Elsewhere, he talks of ministering to a mining area, possibly in Fife, where an elderly parishioner took part in a grass-cutting competition with a Flymo and had to be “shot down over Pittenweem”. He also recounts services in Falkirk and Motherwell.

Hogmanay heaven
Jolly’s spiritual home was the BBC Scotland comedy sketch show Scotch & Wry, which began in 1978 and ended in 1993, drawing in more than two millions viewers every Hogmanay. 

Fulton was the star of the show, which also featured a revolving ensemble cast including Gregor Fisher, Tony Roper, Claire Nielson, Juliet Cadzow and John Bett. 

It gave early exposure, too, to emerging Scottish talent Gerard Kelly and to British-Australian actress Miriam Margolyes (whose father was a GP in the Gorbals). Producer Gordon Menzies recalled that the idea of including a Last Call monologue “came from the then up-and-coming writer, John Byrne”. 

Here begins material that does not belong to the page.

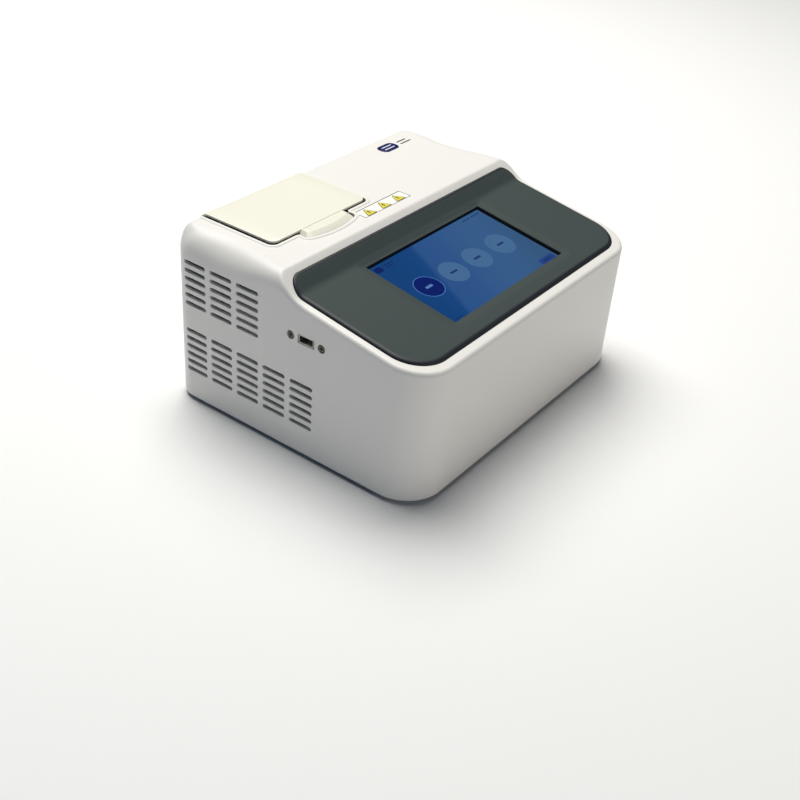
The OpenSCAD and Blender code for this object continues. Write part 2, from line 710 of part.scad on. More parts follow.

Byrne submitted a Late Call by the Rev Angus McKnocker, nicked for nicking knickers. The Beeb folks renamed it Last Call, bunged the words into the mouth of Fulton, R, and the rest is comedy. As for the name, Jolly was christened thus by a dresser in the wardrobe department, who overheard Gordon speak of their troubled search for a moniker.

Jolly wasn’t the only person of the cloth to feature in the Last Call spot initially. There was the Rev David Goodchild, whose water decanter was accidentally spiked with gin, causing him to get increasingly inebriated as the monologue progressed.

The Rev WE Free, you will be surprised to learn, was a Free Presbyterian minister who denounced the “sins” of his parishioners, before revealing how he envied them. 

Father Kevin Dulally, a Roman Catholic priest, had his cameo appearance ruined by failing to go to the bathroom before recording, hence having to focus more on holding his bladder than holding forth on moral matters.

A Jolly bunch
OTHER characters in the show included Dirty Dickie Dandruff, Alky Broon, and an officious motorcycle cop who stopped alleged bad drivers with the words: “OK, Stirlin’, oot the car!” Those intercepted included Batman, an extraterrestrial, Taggart, Dr Crippen, and … the Rev IM Jolly.

After Scotch & Wry, Jolly went on to feature in several Hogmanay spin-off specials during the 1990s. A Jolly Life, in 1999, marked his farewell appearance. Several book collections were also published, with his fictitious memoir, How I Found God And Why He Was Hiding From Me, the best-selling book in Scotland in 2003.

Not everyone found Jolly a joke. The Church of Scotland initially felt Fulton’s dog collar because it regarded the epilogues as blasphemous. 

But Rikki defended them as parodying the STV epilogues rather than the Kirk itself. Heaven forfend!

The sketches opened and closed with an excerpt from Tchaikovsky’s Symphony No. 5 (in which the composer envisioned “a complete resignation before fate”) and, in them, the good Rev often had occasion to mention his wife Ephesia, his helpmeet who, on being told that a parishioner had died intestate, opined that he probably hadn’t had enough roughage in his diet.

At one point, the Rev reported that Ephesia hadn’t been feeling herself for a while, adding: “It was great while it lasted.” 

He also had occasion to mention Mrs Agnew at the organ, “quite the strongest pumper we’ve ever had in the church”.

Fisher hooked
THE only person who might feasibly have followed creditably in the Rev’s shoes after Rikki was his friend Gregor Fisher, a fine actor of Rab C Nesbitt fame, and it was indeed he who took on the role at Hogmanay 2018 to celebrate the 40th anniversary of Scotch & Wry.

The Herald:

Colin Gilbert, original script editor for the series, described Last Call as “a sketch that has a real place in the hearts of Scotland and [that] was such a fixture of Hogmanay”.

Ach, wha’s like us, eh? Only Scots could love such a c, someone for whom, as one internet commenter put it, there was always a tunnel at the end of the light.

I think it’s one that’s done the rounds, but I leave you with my favourite line that no-one could deliver better than the Rev IM Jolly. 

Masseuse in dodgy parlour: “Would you like super sex?” Jolly: “Oh, if it’s all the same to you I’ll have the soup.”